In In re Texas Best Staff Leasing, Inc., Nos. 01-08-00296-CV, 01-08-00418-CV, 2008 WL 4531028 (Tex. App. Oct. 9, 2008), Herrera was hired by Texas Best Staff Leasing (TBSL) to work at one of its clients. Herrera was injured on the job and brought claims against TBSL for negligence. TBSL moved to compel arbitration of the claims in accordance with an arbitration agreement entered at the commencement of employment. The trial court denied the motion to compel.

On writ of mandamus, TBSL argued that the trial court abused its discretion by denying its motion to compel. Specifically, it alleged that the trial court incorrectly determined that the agreement was not governed by the TAA, which provided a remedy for enforcing the agreement even though the designated arbitration administrator had ceased operations at the time the claim arose. Tex. Civ. Prac. & Rem. Code § 171.041(b).

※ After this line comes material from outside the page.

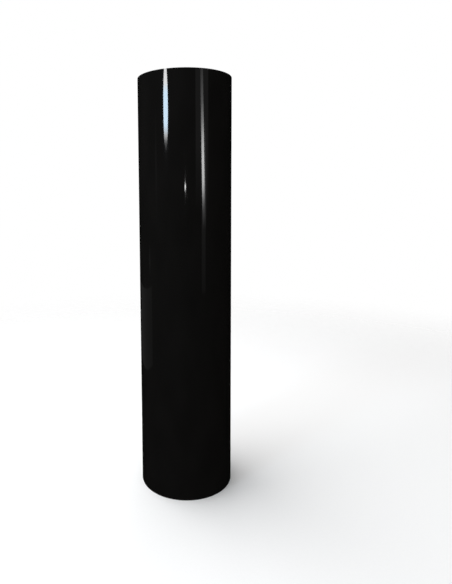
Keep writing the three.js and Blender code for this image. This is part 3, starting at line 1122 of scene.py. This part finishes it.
def hang_light(name, place, aim, wide, tall, radiance, lean=0, stops=(), shape="RECTANGLE"):
    """A panel of light at a place, turned to face a point. Its power is its radiance times its
    area times pi, and its stops are its brightness from its lower edge to its upper."""
    data = bpy.data.lights.new(name, "AREA")
    data.shape = shape
    data.size, data.size_y = wide, tall
    area = wide * tall * (np.pi / 4 if shape == "ELLIPSE" else 1.0)
    data.energy = radiance * area * np.pi
    if stops:
        data.use_nodes = True
        tree = data.node_tree
        across_up = add(tree, "ShaderNodeSeparateXYZ", {
            "Vector": add(tree, "ShaderNodeNewGeometry").outputs["Parametric"],
        })
        glow = add(tree, "ShaderNodeValToRGB", {"Fac": across_up.outputs["Y"]}, stops)
        set_inputs(tree, tree.nodes["Emission"], {"Color": glow})
    light = bpy.data.objects.new(name, data)
    bpy.context.scene.collection.objects.link(light)
    turned = (Vector(place) - Vector(aim)).to_track_quat("Z", "Y").to_matrix().to_4x4()
    leaned = Matrix.Rotation(np.radians(lean), 4, "Z")
    light.matrix_world = Matrix.Translation(place) @ turned @ leaned
    light.visible_camera = False


class VINYLROLL_OT_studio(bpy.types.Operator):
    """Lay the pale floor, hang the lights and set the camera"""

    bl_idname = "vinylroll.studio"
    bl_label = "Studio"

    def execute(self, context):
        scene = context.scene
        self.set_camera(scene)
        self.lay_floor()
        self.light_world(scene)
        self.hang_panels()
        scene.view_settings.view_transform = "Standard"
        return {"FINISHED"}

    def set_camera(self, scene):
        data = bpy.data.cameras.new("camera")
        data.sensor_width, data.lens = 36.0, LENS
        data.shift_x, data.shift_y = SHIFT
        camera = bpy.data.objects.new("camera", data)
        scene.collection.objects.link(camera)
        pan, tilt, roll = np.radians([CAMERA_PAN, CAMERA_TILT, CAMERA_ROLL])
        camera.matrix_world = (
            Matrix.Translation(CAMERA_PLACE)
            @ Matrix.Rotation(-pan, 4, "Z")
            @ Matrix.Rotation(np.pi / 2 - tilt, 4, "X")
            @ Matrix.Rotation(roll, 4, "Z")
        )
        scene.camera = camera

    def lay_floor(self):
        """A disc, as rings of points round the centre, level with the roll's lower end."""
        angle = np.linspace(0, 360, 64, endpoint=False)[:, None]
        rings = polar(np.array(FLOOR_RINGS), angle, 0.0)
        index = np.arange(rings[..., 0].size).reshape(rings.shape[:2])
        faces = grid_faces(np.pad(index, ((0, 1), (0, 0)), mode="wrap"))[:, ::-1]
        floor = make_piece("floor", rings, faces, [shared(studio_floor)])
        floor.visible_glossy = floor.visible_diffuse = False

    def light_world(self, scene):
        """A white cyclorama to the camera, and a dimmer one as the roll's surroundings, which
        the gloss of the film does not show."""
        world = bpy.data.worlds.new("white_cyclorama")
        world.use_nodes = True
        tree = world.node_tree
        seen = add(tree, "ShaderNodeLightPath").outputs["Is Camera Ray"]
        strength = add(tree, "ShaderNodeMapRange", {
            "Value": seen, "To Min": AMBIENT, "To Max": 1.0,
        })
        set_inputs(tree, tree.nodes["Background"], {"Color": grey(1.0), "Strength": strength})
        scene.world = world
        world.cycles_visibility.glossy = False

    def hang_panels(self):
        for name, (azimuth, height, wide, tall, radiance, lean, stops) in PANELS.items():
            a = np.radians(azimuth)
            place = (STAND_OFF * np.sin(a), -STAND_OFF * np.cos(a), height)
            shape = "ELLIPSE" if name in ROUND_PANELS else "RECTANGLE"
            hang_light(name, place, (0, 0, height), wide, tall, radiance, lean, stops, shape)
        for name, settings in FILLS.items():
            hang_light(name, *settings)


# ---- Panel and registration ----

OPERATORS = (
    VINYLROLL_OT_studio,
    VINYLROLL_OT_core,
    VINYLROLL_OT_starting_tape,
    VINYLROLL_OT_core_label,
    VINYLROLL_OT_wound_web,
    VINYLROLL_OT_outer_turn,
    VINYLROLL_OT_tail,
    VINYLROLL_OT_peel,
    VINYLROLL_OT_closing_tapes,
    VINYLROLL_OT_core_plugs,
)


class VINYLROLL_PT_panel(bpy.types.Panel):
    """The roll's operators, sizes and colours"""

    bl_idname = "VINYLROLL_PT_panel"
    bl_label = "Vinyl Roll"
    bl_space_type = "VIEW_3D"
    bl_region_type = "UI"
    bl_category = "Vinyl Roll"

    def draw(self, context):
        for group in (sizes(), colours()):
            for name in group.bl_rna.properties.keys():
                if name not in ("name", "rna_type"):
                    self.layout.prop(group, name)
        for operator in OPERATORS:
            self.layout.operator(operator.bl_idname)


CLASSES = (VinylRollSizes, VinylRollColours, *OPERATORS, VINYLROLL_PT_panel)


def register():
    for each in CLASSES:
        bpy.utils.register_class(each)
    bpy.types.Scene.vinyl_roll_sizes = bpy.props.PointerProperty(type=VinylRollSizes)
    bpy.types.Scene.vinyl_roll_colours = bpy.props.PointerProperty(type=VinylRollColours)


def unregister():
    del bpy.types.Scene.vinyl_roll_colours
    del bpy.types.Scene.vinyl_roll_sizes
    for each in reversed(CLASSES):
        bpy.utils.unregister_class(each)


def main():
    register()
    for operator in OPERATORS:
        group, name = operator.bl_idname.split(".")
        getattr(getattr(bpy.ops, group), name)()


if __name__ == "__main__":
    main()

The Court rejected this argument, noting that the agreement never stated that it was governed by the TAA. According to the Court, the agreement’s failure to designate its controlling arbitration law resulted in the exclusive application of the Federal Arbitration Act (FAA).

Because TBSL had failed to argue that the FAA could save an ineffective appointment at the trial court, and because the TAA did not apply to the instant agreement, the Court refused to grant TBSL’s writ of mandamus.